Sandy Sigoloff, then-president of Republic Corp., owner of Mid-America Webpress in Lincoln, NE, in the early '70s, was not well known for subtlety and diplomacy. Promptly at 2 p.m. I called back.

"Sandy, if we locked the plant it would cost Republic $250,000 a month for interest, taxes, loan amortization, insurance and security services. Want the details?" "No, Rog," he said. "How much are you losing now?" "About $100,000 a month," I told him. "Okay. Hang in there, babe," he replied and hung up. (Those numbers are fictional. I don't remember them now, but the gist of the conversation is true.)

Glenn Buck, president of "Nebraska Farmer," asked me to leave my law partnership in 1964 and take over as CEO.

"I don't know anything about running a printing and publishing company," I told him. "Don't worry," he replied, "I'll give you a tip. Just get a list of the checks written every day and the receivables collected, and make sure there's more coming in than going out. Don't pay attention to those cost accounting numbers. Watch the cash flow."

I thought Glenn was not a sophisticated manager and opted to adhere to Spencer Tucker's "Cost Estimating and Pricing With Machine Hour Rates," a sort of printer's bible at the time. Buck was wiser than Tucker.

The cover story in Business Week for February 11, 2002, on Sam Palmisano succeeding Lou Gerstner as CEO of IBM had this sidebar: "He doesn't believe in forecasts longer than a week. When he became president, IBM's monthly operations meeting went weekly. Big Blue had to build new information systems to handle the stepped-up time frame. Instead of reviewing 90-day sales forecasts, he asks managers what business they plan to close in a week. He requires a weekly e-mail on how they did."

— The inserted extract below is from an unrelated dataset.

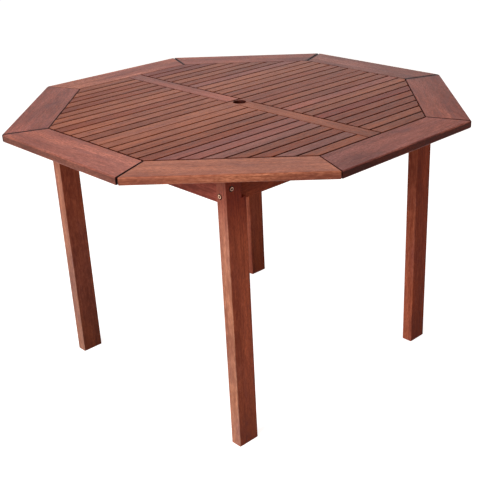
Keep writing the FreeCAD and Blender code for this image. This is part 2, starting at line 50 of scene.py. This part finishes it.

What Sigoloff, Buck and Palmisano have in common is a mistrust of predictions or forecasts of the future as a basis for operating decisions. They needed simple, current information they can believe as a decision base.

When I spoke to one of the top leaders in our industry the other day about the Contribution model of Printrol II, he cynically responded, "Rog, printers don't care about accounting; they just want to get out there and sell. Most of 'em don't know the difference between an asset and a liability!"